To kolejny motyw, który stanowi narzędzie do przemycenia nadprzyrodzonych wydarzeń. Mamy tu więc kroczącego po polu bitwy Odyna i walkirie które zabierają dusze poległych do Valhalii, postać wyroczni stanowiącej pomost między światem rzeczywistym a światem bogów, czy objawienia Jezusa Chrystusa.
Jednak niekoniecznie te pełnoprawne mieszanie świata rzeczywistego ze światem wierzeń można podciągnąć pod „porzucenie zgodności historycznej”. Nie jest one ciskane nam w twarz i stanowi raczej subtelny element tła, dzięki któremu możemy lepiej zrozumieć postrzeganie przez bohaterów otaczającego świata przez bohaterów.
Dobrze, ale wśród tych podstaw jest coś, co mocno kłuje przy prezentowaniu historii. A tym jest przedstawianie dawnych dziejów z perspektywy współczesności.
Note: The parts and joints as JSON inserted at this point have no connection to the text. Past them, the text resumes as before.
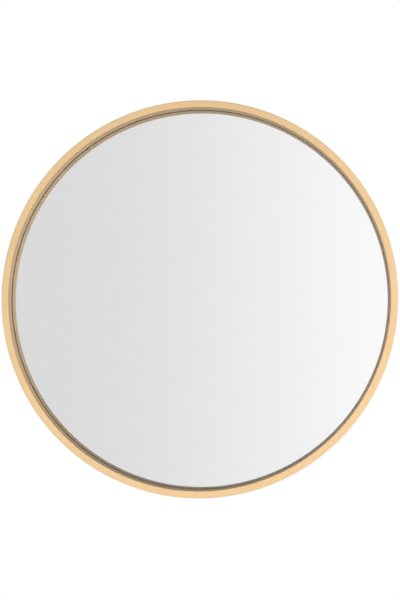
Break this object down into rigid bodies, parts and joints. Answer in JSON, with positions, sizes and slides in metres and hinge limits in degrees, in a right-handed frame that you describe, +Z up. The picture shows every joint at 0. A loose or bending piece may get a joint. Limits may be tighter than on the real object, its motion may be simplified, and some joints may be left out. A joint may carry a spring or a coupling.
{
  "type": "round bathroom mirror",
  "caption": "Round wall mirror with its glass set deep in a slim satin gold metal hoop, a backing board held by turn tabs, and ring hangers behind.",
  "frame": {"origin": "centre of the bounding box, on the disc's axis, half way from the front face to the wall", "axes": "+X to the right and +Z up as seen from the front, +Y towards the wall that it hangs on"},
  "size_m": [0.61, 0.038, 0.6099],
  "materials": {
    "gold_aluminium": "fine satin, champagne gold",
    "raw_aluminium": "mill finish",
    "mirror_glass": "polished float glass",
    "silver": "mirror silvering",
    "safety_film": "thin vinyl film on the silvering",
    "foam_tape": "closed-cell foam",
    "fibreboard": "sealed medium-density fibreboard",
    "zinc_steel": "bright zinc plate",
    "black_rubber": "moulded, matt",
    "grey_foam": "foam strip"
  },
  "bodies": {
    "mirror": {"frame_hoop": "gold_aluminium", "splice_key": "raw_aluminium", "splice_screws": "zinc_steel", "front_gasket": "grey_foam", "mirror_glass": "mirror_glass", "silver_coating": "silver", "safety_film": "safety_film", "setting_blocks": "black_rubber", "edge_spacers": "black_rubber", "mounting_tape": "foam_tape", "backing_board": "fibreboard", "tab_screws": "zinc_steel", "hanger_strap_left": "zinc_steel", "strap_screws_left": "zinc_steel", "wall_bumper_left": "black_rubber", "hanger_strap_right": "zinc_steel", "strap_screws_right": "zinc_steel", "wall_bumper_right": "black_rubber"},
    "hanger_ring_left": {"hanger_ring_left": "zinc_steel"},
    "hanger_ring_right": {"hanger_ring_right": "zinc_steel"},
    "turn_tab_1": {"turn_tab_1": "zinc_steel"},
    "turn_tab_2": {"turn_tab_2": "zinc_steel"},
    "turn_tab_3": {"turn_tab_3": "zinc_steel"},
    "turn_tab_4": {"turn_tab_4": "zinc_steel"},
    "turn_tab_5": {"turn_tab_5": "zinc_steel"},
    "turn_tab_6": {"turn_tab_6": "zinc_steel"}
  },
  "joints": [
    {"name": "hanger_ring_left_swing", "type": "hinge", "parent": "mirror", "child": "hanger_ring_left", "pos_m": [-0.14998, 0.01405, 0.14998], "axis": [-1, 0, 0], "range_deg": [0, 178]},
    {"name": "hanger_ring_right_swing", "type": "hinge", "parent": "mirror", "child": "hanger_ring_right", "pos_m": [0.14998, 0.01405, 0.14998], "axis": [-1, 0, 0], "range_deg": [0, 178]},
    {"name": "turn_tab_1_turn", "type": "hinge", "parent": "mirror", "child": "turn_tab_1", "pos_m": [0.287, 0.01155, 0], "axis": [0, 1, 0], "continuous": true},
    {"name": "turn_tab_2_turn", "type": "hinge", "parent": "mirror", "child": "turn_tab_2", "pos_m": [0.1435, 0.01155, 0.24855], "axis": [0, 1, 0], "continuous": true},
    {"name": "turn_tab_3_turn", "type": "hinge", "parent": "mirror", "child": "turn_tab_3", "pos_m": [-0.1435, 0.01155, 0.24855], "axis": [0, 1, 0], "continuous": true},
    {"name": "turn_tab_4_turn", "type": "hinge", "parent": "mirror", "child": "turn_tab_4", "pos_m": [-0.287, 0.01155, 0], "axis": [0, 1, 0], "continuous": true},
    {"name": "turn_tab_5_turn", "type": "hinge", "parent": "mirror", "child": "turn_tab_5", "pos_m": [-0.1435, 0.01155, -0.24855], "axis": [0, 1, 0], "continuous": true},
    {"name": "turn_tab_6_turn", "type": "hinge", "parent": "mirror", "child": "turn_tab_6", "pos_m": [0.1435, 0.01155, -0.24855], "axis": [0, 1, 0], "continuous": true}
  ]
}
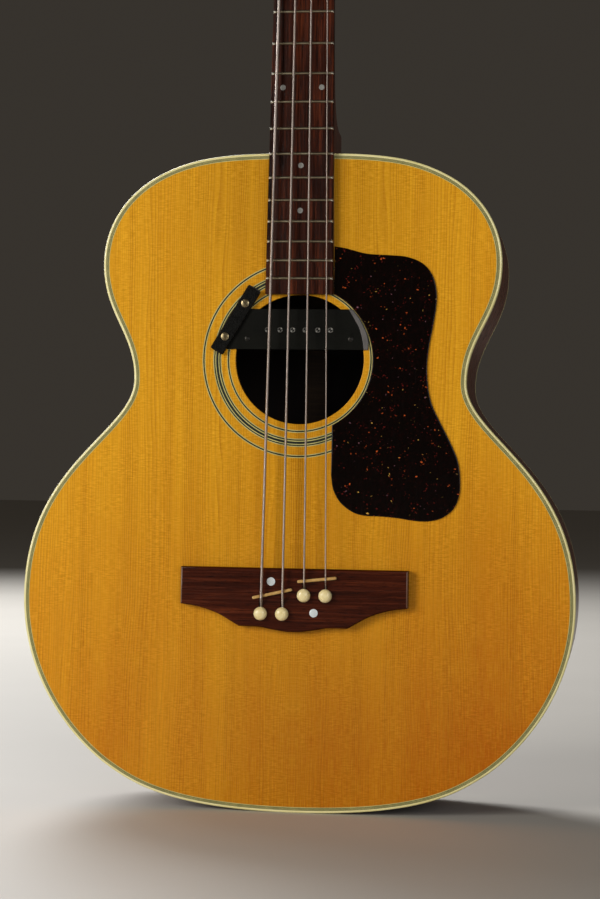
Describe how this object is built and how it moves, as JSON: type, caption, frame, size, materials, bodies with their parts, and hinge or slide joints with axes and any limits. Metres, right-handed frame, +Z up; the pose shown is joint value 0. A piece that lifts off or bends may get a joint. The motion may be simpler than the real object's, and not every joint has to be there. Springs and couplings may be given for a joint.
{
  "type": "acoustic bass guitar",
  "caption": "Acoustic bass guitar with a wide jumbo body, wound strings, slanted split saddles, tortoise pickguard and a soundhole pickup.",
  "frame": {"origin": "under the tail rim on the centre line, halfway through the depth of the body at its tail", "axes": "+Z up the neck, soundboard facing -Y, +X towards the treble side"},
  "size_m": [0.4558, 0.1395, 1.1755],
  "materials": {
    "soundboard": "aged clear gloss over amber spruce",
    "mahogany": "clear gloss",
    "block_wood": "bare",
    "brace_wood": "bare",
    "lining_wood": "bare",
    "plate_wood": "bare",
    "binding": "aged cream gloss",
    "purfling": "thin black and white lines",
    "rosette": "thin black and white rings",
    "tortoise": "dark mottled gloss",
    "rosewood": "oiled",
    "fingerboard": "oiled, with nickel frets",
    "bone": "polished bone",
    "pin": "cream gloss",
    "pearl": "mother of pearl",
    "truss_steel": "plain",
    "black_plastic": "satin black",
    "screw": "nickel plated",
    "veneer": "dark gloss",
    "wound_string": "round wound",
    "tuner_metal": "nickel plated",
    "key_metal": "nickel plated"
  },
  "bodies": {
    "root": {"soundboard": "soundboard", "back": "mahogany", "side_treble": "mahogany", "side_bass": "mahogany", "binding_top": "binding", "binding_back": "binding", "purfling_top": "purfling", "lining_top": "lining_wood", "lining_back": "lining_wood", "neck_block": "block_wood", "tail_block": "block_wood", "x_brace": "brace_wood", "transverse_brace": "brace_wood", "back_bracing": "brace_wood", "bridge_plate": "plate_wood", "rosette_inner": "rosette", "rosette_middle": "rosette", "rosette_outer": "rosette", "pickguard": "tortoise", "bridge": "rosewood", "saddle_bass": "bone", "saddle_treble": "bone", "bridge_dot_bass": "pearl", "bridge_dot_treble": "pearl", "neck": "mahogany", "fingerboard": "fingerboard", "nut": "bone", "truss_rod": "truss_steel", "heel_cap": "rosewood", "pickup_housing": "black_plastic", "pickup_clamp": "black_plastic", "clamp_screw_low": "screw", "clamp_screw_high": "screw", "headstock_veneer": "veneer", "truss_rod_cover": "black_plastic", "post_bushing_e": "tuner_metal", "tuner_plate_e": "tuner_metal", "post_bushing_a": "tuner_metal", "tuner_plate_a": "tuner_metal", "post_bushing_d": "tuner_metal", "tuner_plate_d": "tuner_metal", "post_bushing_g": "tuner_metal", "tuner_plate_g": "tuner_metal", "string_e": "wound_string", "bridge_pin_e": "pin", "string_a": "wound_string", "bridge_pin_a": "pin", "string_d": "wound_string", "bridge_pin_d": "pin", "string_g": "wound_string", "bridge_pin_g": "pin"},
    "key_e": {"tuner_key_e": "key_metal"},
    "post_e": {"string_post_e": "tuner_metal"},
    "key_a": {"tuner_key_a": "key_metal"},
    "post_a": {"string_post_a": "tuner_metal"},
    "key_d": {"tuner_key_d": "key_metal"},
    "post_d": {"string_post_d": "tuner_metal"},
    "key_g": {"tuner_key_g": "key_metal"},
    "post_g": {"string_post_g": "tuner_metal"}
  },
  "joints": [
    {"name": "key_turn_e", "type": "hinge", "parent": "root", "child": "key_e", "pos_m": [-0.027, -0.03139, 1.01704], "axis": [1, 0, 0], "continuous": true},
    {"name": "post_turn_e", "type": "hinge", "parent": "root", "child": "post_e", "pos_m": [-0.027, -0.04994, 1.03223], "axis": [0, -0.9781, 0.2079], "continuous": true, "deforming": ["string_e"]},
    {"name": "key_turn_a", "type": "hinge", "parent": "root", "child": "key_a", "pos_m": [-0.027, -0.01559, 1.09138], "axis": [1, 0, 0], "continuous": true},
    {"name": "post_turn_a", "type": "hinge", "parent": "root", "child": "post_a", "pos_m": [-0.027, -0.03414, 1.10657], "axis": [0, -0.9781, 0.2079], "continuous": true, "deforming": ["string_a"]},
    {"name": "key_turn_d", "type": "hinge", "parent": "root", "child": "key_d", "pos_m": [0.027, -0.01559, 1.09138], "axis": [1, 0, 0], "continuous": true},
    {"name": "post_turn_d", "type": "hinge", "parent": "root", "child": "post_d", "pos_m": [0.027, -0.03414, 1.10657], "axis": [0, -0.9781, 0.2079], "continuous": true, "deforming": ["string_d"]},
    {"name": "key_turn_g", "type": "hinge", "parent": "root", "child": "key_g", "pos_m": [0.027, -0.03139, 1.01704], "axis": [1, 0, 0], "continuous": true},
    {"name": "post_turn_g", "type": "hinge", "parent": "root", "child": "post_g", "pos_m": [0.027, -0.04994, 1.03223], "axis": [0, -0.9781, 0.2079], "continuous": true, "deforming": ["string_g"]}
  ],
  "couplings": [
    {"joint": "post_turn_e", "follows": "key_turn_e", "ratio": -0.0625},
    {"joint": "post_turn_a", "follows": "key_turn_a", "ratio": -0.0625},
    {"joint": "post_turn_d", "follows": "key_turn_d", "ratio": -0.0625},
    {"joint": "post_turn_g", "follows": "key_turn_g", "ratio": -0.0625}
  ]
}
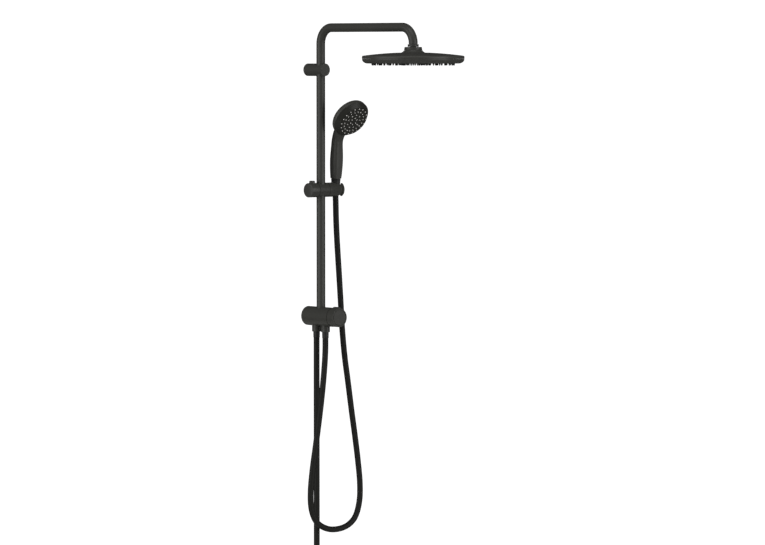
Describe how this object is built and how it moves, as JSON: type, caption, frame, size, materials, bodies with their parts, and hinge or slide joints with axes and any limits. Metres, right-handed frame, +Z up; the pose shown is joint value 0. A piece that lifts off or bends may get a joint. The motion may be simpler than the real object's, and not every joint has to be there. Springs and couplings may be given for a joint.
{
  "type": "rain shower column",
  "caption": "Wall-held riser with a swivelling arm and round overhead rose on a ball joint, a diverter at its foot, and a hand shower on a sliding, tilting holder with its hose.",
  "frame": {"origin": "centre of the lower wall plate's back face, on the wall", "axes": "+Z up along the column, -Y out from the wall towards the user, +X to the user's right when facing the wall"},
  "size_m": [0.2535, 0.52, 1.4862],
  "materials": {
    "black_coated_metal": "matte black powder coat on brass",
    "black_moulded_plastic": "matte black ABS",
    "rose_spray_rubber": "matte black silicone",
    "gloss_black_plastic": "gloss black ABS",
    "dark_hose_fitting": "satin black ABS",
    "grey_nozzle_silicone": "pale grey silicone",
    "smooth_hose_pvc": "smooth satin black PVC",
    "brass": "machined",
    "stainless_steel": "plain stainless steel",
    "seal_rubber": "moulded rubber",
    "pale_acetal": "moulded acetal"
  },
  "bodies": {
    "column": {"lower_wall_plate": "stainless_steel", "lower_plate_screw_left": "stainless_steel", "lower_plate_screw_right": "stainless_steel", "diverter_body": "black_coated_metal", "lower_grub_screw": "stainless_steel", "riser_o_ring": "seal_rubber", "inlet_nipple": "black_coated_metal", "outlet_nipple": "black_coated_metal", "diverter_cartridge": "pale_acetal", "cartridge_o_ring": "seal_rubber", "cartridge_nut": "brass", "riser_tube": "black_coated_metal", "swivel_spigot": "brass", "swivel_o_ring": "seal_rubber", "bracket_body": "black_coated_metal", "swivel_bush": "black_moulded_plastic", "bracket_grub_screw": "stainless_steel", "upper_wall_plate": "stainless_steel", "upper_plate_screw_left": "stainless_steel", "upper_plate_screw_right": "stainless_steel", "hand_hose": "smooth_hose_pvc", "outlet_nut": "black_coated_metal", "outlet_tail": "dark_hose_fitting", "outlet_washer": "seal_rubber", "inlet_nut": "black_coated_metal", "inlet_tail": "dark_hose_fitting", "inlet_washer": "seal_rubber", "supply_hose": "smooth_hose_pvc", "supply_end_nut": "black_coated_metal", "supply_end_tail": "dark_hose_fitting"},
    "knob": {"diverter_knob": "black_coated_metal", "knob_cap": "black_coated_metal", "knob_screw": "stainless_steel", "diverter_stem": "brass"},
    "arm": {"arm_pipe": "black_coated_metal", "ball_fitting": "black_coated_metal"},
    "rose_seat": {"ball_seat": "pale_acetal"},
    "rose": {"ball_nut": "black_coated_metal", "rose_cover": "black_moulded_plastic", "spray_ring": "black_moulded_plastic", "spray_face": "rose_spray_rubber", "water_plate": "black_moulded_plastic"},
    "slider": {"slider_body": "black_coated_metal", "slider_bush": "black_moulded_plastic", "slider_end": "black_coated_metal", "brake_pin": "pale_acetal", "button_spring": "stainless_steel", "tilt_screw": "stainless_steel"},
    "button": {"lock_button": "black_moulded_plastic"},
    "holder": {"handset_holder": "black_coated_metal", "tilt_washer": "pale_acetal"},
    "handset": {"handset_shell": "black_moulded_plastic", "face_ring": "gloss_black_plastic", "face_plate": "gloss_black_plastic", "handset_nozzle_mat": "grey_nozzle_silicone", "handset_water_plate": "black_moulded_plastic", "handset_nipple": "black_moulded_plastic", "handset_washer": "seal_rubber", "hand_hose_tail": "brass", "cone_nut": "dark_hose_fitting"}
  },
  "joints": [
    {"name": "arm_swivel", "type": "hinge", "parent": "column", "child": "arm", "pos_m": [0, -0.05, 0.617], "axis": [0, 0, 1], "range_deg": [-45, 45]},
    {"name": "rose_side_tilt", "type": "hinge", "parent": "arm", "child": "rose_seat", "pos_m": [0, -0.395, 0.664], "axis": [0, 1, 0], "range_deg": [-10, 10]},
    {"name": "rose_front_tilt", "type": "hinge", "parent": "rose_seat", "child": "rose", "pos_m": [0, -0.395, 0.664], "axis": [1, 0, 0], "range_deg": [-10, 10]},
    {"name": "slider_slide", "type": "slide", "parent": "column", "child": "slider", "axis": [0, 0, 1], "range_m": [-0.23, 0.15], "deforming": ["hand_hose"]},
    {"name": "lock_button_press", "type": "slide", "parent": "slider", "child": "button", "axis": [0, 0, -1], "range_m": [0, 0.0025], "stiffness_N_per_m": 1500, "springref_m": -0.002, "deforming": ["button_spring"]},
    {"name": "holder_tilt", "type": "hinge", "parent": "slider", "child": "holder", "pos_m": [0, -0.05, 0.3175], "axis": [1, 0, 0], "range_deg": [-5, 35]},
    {"name": "handset_turn", "type": "hinge", "parent": "holder", "child": "handset", "pos_m": [0.0485, -0.05, 0.3175], "axis": [0, -0.0523, 0.9986], "range_deg": [-10, 75]},
    {"name": "diverter_turn", "type": "hinge", "parent": "column", "child": "knob", "pos_m": [0, -0.11, 0], "axis": [0, 1, 0], "range_deg": [0, 180]}
  ]
}
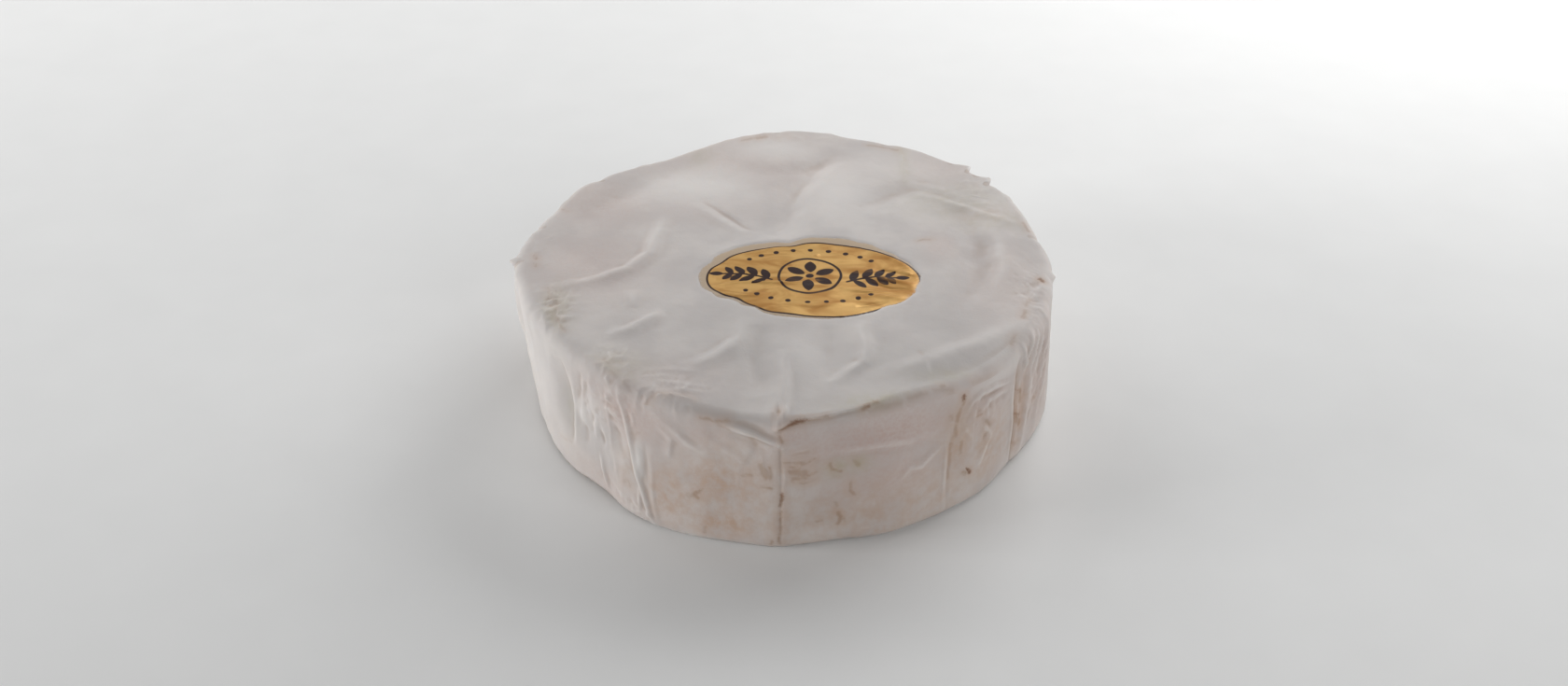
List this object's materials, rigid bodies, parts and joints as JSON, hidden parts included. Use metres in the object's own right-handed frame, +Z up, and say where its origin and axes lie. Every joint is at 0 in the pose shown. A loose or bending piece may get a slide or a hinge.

Dotyczy to nazewnictwa – niekiedy używa się określeń, które nigdy nie powinny paść z ust postaci w serialu. Najśmieszniejszym z tego przykładem jest… „wiking”. Tak, postacie, które jesteśmy dzisiaj w stanie określić rzeczownikiem ukutym gdzieś w XIV wieku, używają go swawolnie i bez skrupułów w wieku IX.
Wszystko to jednak są kwestie, które w mniejszym bądź większym stopniu stanowią pewne bolączki historyczne serii. Biorąc pod uwagę skalę tych nadużyć, można na nie przymknąć oko.
Do boju, czyli zróbmy sobie naparzankę
Wspominałem już, że jedną z charakterystycznych rzeczy w „Wikingach” są sceny batalistyczne. Wyważone połączenie efektów i scen odgrywanych przez kaskaderów i aktorów sprawia, że dostarczają widzowi czystej przyjemności. Dbałość o szczegóły i rozplanowanie sekwencji pozwala ocenić je bardzo wysoko. Należę do tych odbiorców, którzy uwielbiają, jak aktorzy oraz statyści wykonują większość pracy na planie, dzięki czemu w jakimś stopniu podnoszą wrażenie realizmu.
W „Wikingach” właśnie taka aranżacja wręcz wylewa się z ekranu, choć wraz z kolejnymi sezonami mamy tu coraz więcej efektów komputerowych i pływającej kamery, która zamąca ogólny obraz walk i zaburza smak.
Ten smak walka traci jednak przy powierzchownej analizie, gdzie widać elementy, które istotnie przyprawiają o ból głowy. Począwszy od choreografii. Postacie wykonują jakieś piruety, machając przy tym mieczem bez ładu i składu, a nawet są w stanie znienacka, nie zaprzestając machania, wykonać ruch rodem z wrestlingu.
Nikt oczywiście nie wymaga tutaj realizmu w typie pojedynku Kmicica z Wołodyjowskim z „Potopu”, ale czasem aż chce się zakrzyknąć „litości!”. No a to tylko początek, bo przy taktyce też nie jest wesoło. W większości mamy tu tak naprawdę typową naparzankę, bez przedstawienia chociażby walki podjazdowej. To co jednak boli mnie najbardziej, to wizja, że wikingowie w większości wygrywają takie bitwy, tylko dlatego, że są wikingami.